Radon can be detected at extremely low levels of activity (e.g. one pico Curie) in air and water which provides the basis for a very sensitive geochemical exploration tool. Translation of the common observations on the spatial and temporal variability of radon activities in soil air and groundwater to the identification of uranium ore or hydrocarbon deposits or geothermal resources or impending earthquakes and/or volcanic eruption imply that radon transport processes below earth’s surface is well-understood. In this chapter, the two commonly used transport mechanisms, earth-mechanical and fluid convection mechanisms of transport are discussed. The meteorological parameters that affect the transport time scale of radon from subsurface to surface are presented. Earlier studies on the uranium exploration using aerial gamma-surveys, airborne and surface gamma-ray surveys to petroleum exploration are summarized. One of the most commonly used techniques in oil industry is the gamma radiation intensity measurements (which is a measure of the concentrations of potassium, uranium and thorium and their progeny) to obtain information on lithology, variations in organic carbon, permeability, and potential recognition of fracture systems in conventional downhole logging method is also summarized.
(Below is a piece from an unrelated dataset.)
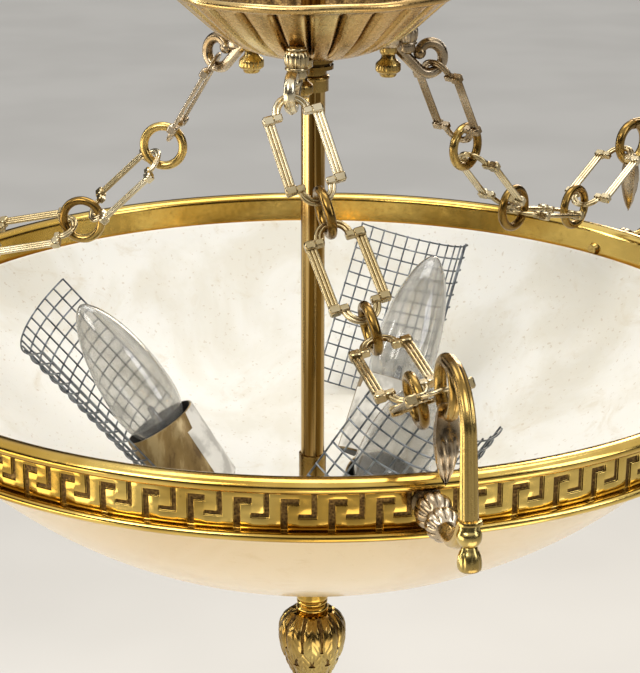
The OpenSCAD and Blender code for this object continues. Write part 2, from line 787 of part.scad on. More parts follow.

Radon is one of the most widely used tracers as a precursor for earthquake prediction studies due to its unique chemical properties (no adsorption, dissolution or precipitation). Its transport in subsurface environment is primarily controlled by radioactive decay, diffusion and advection. Seismic or volcanic activity in the subsurface environment results in the changes of stress-strain relationships of the subsurface material affecting the precursor signal. In this chapter, based on a large number of data reported in published literature, a summary of the mechanism of vertical transport of radon and the measured variations of radon concentration in soil-gas and groundwater in seismically-active regions (both earthquakes and volcanic eruption) is presented. A number of case studies linking ²²²Rn concentrations in soil-air and groundwater with earthquake activity, from major global earthquake regions, including Kobe Japan, North America (Southern California, Alaska and Hawaii), North-Western Himalaya, and Turkey are presented. Potential application of He/²²²Rn ratio as a precursor for predicting earthquakes is also presented. A summary of our current understanding on how effective the soil-air and groundwater radon concentrations are in predicting earthquakes and volcanic eruption is given and the potential future areas of research are highlighted.

Radon is the single major contributor to the ionizing radiation dose, about half of the total radiation exposure, received by the human population and is the second most frequent cause of lung cancer (3–14 % of all lung cancer is attributable to radon) after smoking. Radon was classified as a human carcinogen in 1988 by the International Commission on Radiation Protection, a cancer research agency under the World Health Organization. In this chapter, a historical development of studies related to indoor radon as health hazard is presented. A summary of burden of lung cancer from indoor radon and its progeny is given. Reference level (maximum accepted annual radon concentration in residential dwelling) and Action level (a level above which remedial action is required) for a number of countries are discussed. Factors that affect the indoor radon concentrations along with a mass balance approach for indoor radon in conjunction with the importance of ventilation rate on indoor air radon level is summarized. Key aspects on radon prevention methods and mitigation techniques, including design criteria for radon systems to minimize indoor air radon levels are discussed.